Tracey Overbeck Stead of Austin, Texas, and Chappaquiddick calls herself CB Stark’s number one fan. She bought her first piece from the store in the ’80s while vacationing here with her then-boyfriend, now husband. Since then she has amassed a huge collection, and everyone in the family has CB Stark Vineyard mementos, including cuff links, belt buckles, silver baby forks and spoons and picture frames. “We’re total CB Stark junkies,” she says.
Ms. Stead said that her two young sons are allowed to wear their Vineyard charm tie-on bracelets to school despite a restriction against jewelry because, as she describes it, “It’s our family tattoo, if you will.”
Many of the pieces in Ms. Stead’s vast collection commemorate important moments in her life. As a wedding gift, her husband presented her with a gold Gay Head Lighthouse charm on a necklace in honor of their wedding site. When the couple bought their first Vineyard home, Ms. Stead bought a gold necklace with a gingerbread cottage charm and an Oak Bluffs sign. This spring the purchase of a home on Chappy was similarly memorialized with a custom piece featuring the outline of Chappy in white gold with a diamond marking the location of the house.
Speaking on her cell phone, Ms. Stead took a quick inventory, “Right now I have on an Island tie bracelet, a diamond-encrusted bracelet, an anklet, a ring,” she said. ” I can’t get any more CB Stark on me unless I grow another limb.”

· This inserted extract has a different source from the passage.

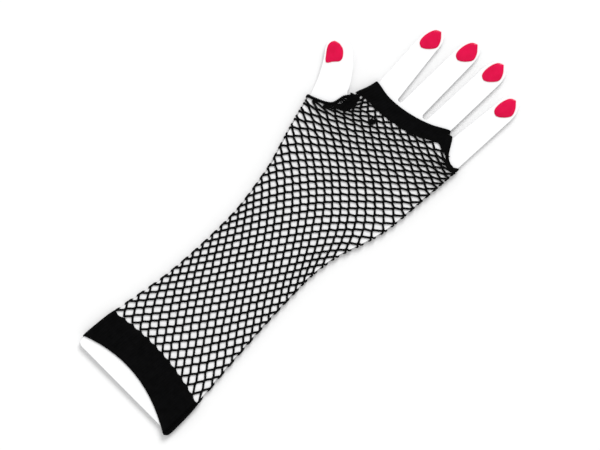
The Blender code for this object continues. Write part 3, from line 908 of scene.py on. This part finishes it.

Since she was among the first 45 guests at Friday’s party, Ms. Stead was presented with a 25-percent off coupon. She speculates that she’ll use it to buy something from one of Ms. Stark’s two newest lines — a gingerbread cottage series and a wampum collection.
A professional photographer snapped pictures of the party attendees displaying their jewelry, and Ms. Stark plans to put together an anniversary album.
“It was very nice,” she said of Friday’s event. “I feel really good about the longevity of the store and how Margie and I still have the same values.”